We flew to Tasmania the next day, into its capital Hobart, which is right at the very south of the island. Hobart is actually closer to Antarctica than it is to Australia, which is why its weather is slightly psychotic. Exhibit A: mere moments after leaving our hostel in Hobart the day we arrived, it was so windy my sunglasses flew off my face and down the road into the middle of an intersection, to be immediately run over and smashed by a car! I was sad to lose my sunnies (the second pair of sunglasses my Mum and I had destroyed in 4 days!) but it was pretty hilarious. Honestly, I think Tasmania is the windiest place I’ve ever been, including NZ’s capital which they call “Windy Welly.”

Totally unknowingly, we arrived in Hobart at the most perfect time of year. There is a yacht race from Sydney to Hobart every NYE and all the boats were just departing the day we arrived, so it was pretty cool to watch them all sail off. Also, during the week surrounding NYE, Hobart hosts a big food/booze festival called Taste of Tasmania that showcases all of the best restaurateurs and wineries from across Tasmania (and has bands and weird acrobatic acts etc.) It is so deliciously amazing esp. b/c Tasmania grows every kind of fruit/veg/crop imaginable (including poppies for opiates that are defended by armed guards!) due to its “temperate” weather. And being a big ass island in the middle of the south Pacific, they have really badass seafood (of which Susie Mrk enjoyed, and I did not). We both partook in sampling some of Tas’ delicious booze however!


 Our second day in Tas, we left on a 3 day outdoor adventure to see the West coast and hike in some the National Parks. Tasmania is such a diverse place in terms of geography. There are parts of it that reminded me of Spain (dry and golden), South Island NZ and BC (green hills and mountains), Iceland (rocky, rugged), Thailand (tropical/rainforest) and then parts that were just completely different altogether and hard to explain. They say in Tasmania “if you don’t like the weather, wait 5 minutes” b/c it is forever changing. 3 seasons in one day kind of thing, and it seems to rain every 5 minutes! We got fun of a lot over the 3 days b/c we were constantly freezing which everyone thought absurd considering we’re from the great cold north! But damn, it was cold (and we didn’t come fully weather appropriately adorned, thinking that everywhere in Aus had to be relatively warm b/c it’s summer-we’re idiots!)

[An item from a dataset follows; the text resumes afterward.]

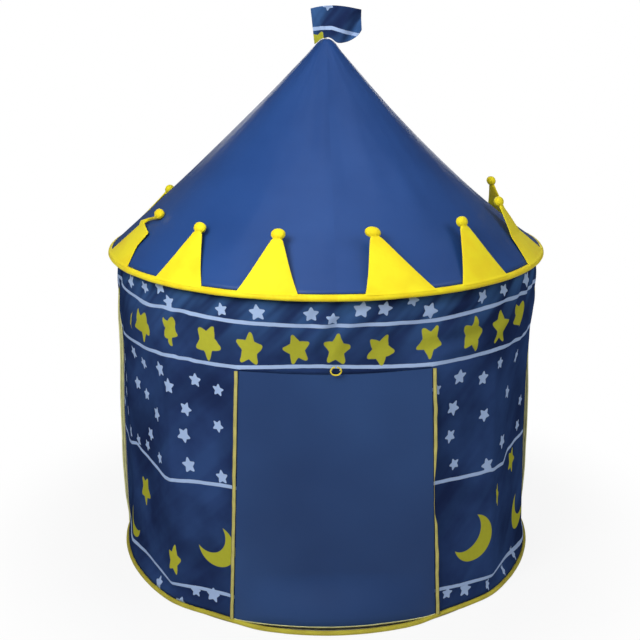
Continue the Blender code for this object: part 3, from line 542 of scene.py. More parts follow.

Our first day out in the wild, we saw what I thought at the time was a wombat, but was actually this weird animal called a paddimelon: sort of the cross btwn a huge rat/squirrel and a kangaroo. Anyway, he didn’t really care about seeing us and just continued to sit on his haunches eating his breakfast with his little hands.  He was so ridiculous.

We also drove through this old mining town called Queenstown which is certainly a cautionary tale for what mining and resource extraction can do to a place. Seriously, one of the weirdest towns I’ve been to: a combination of a Northern Ontario logging town, something out of a Stephen King novel, and the setting of a really bad B horror movie where everyone gets killed. Apparently back in the mid 1800s, it was a booming place and really wealthy, but they literally destroyed the entire environment by mining and now it’s just a strange barren wasteland. I think you can buy a house there for 50k (and considering everything in Aus is a billion dollars, that’s a pretty cheap deal, though you really wouldn't want to live there).


Our second day out in Western Tas was both my Mum’s and my favourite. We went to this truly wild and uninhabited beach called Trial Harbour. Honestly, it's the craziest wind and surf both of us have ever seen (no wonder it was the site of a whole bunch of shipwrecks back when England was shipping prisoners over to Tas). You could barely hear yourself think over the roar of the waves and wind. After Trial Harbour we headed off to explore some sand dunes near by. I can't think of another place I've been where the landscape around you changes so dramatically within such a short distance. 





That's all for now! I'm still trying to catch up on all we've done so far which is quite a bit. (We're currently up in Queensland being beach bums in the Whitsunday islands and are going on an overnight sailing trip before back to Sydney. My Mum leaves in 6 days-eek!)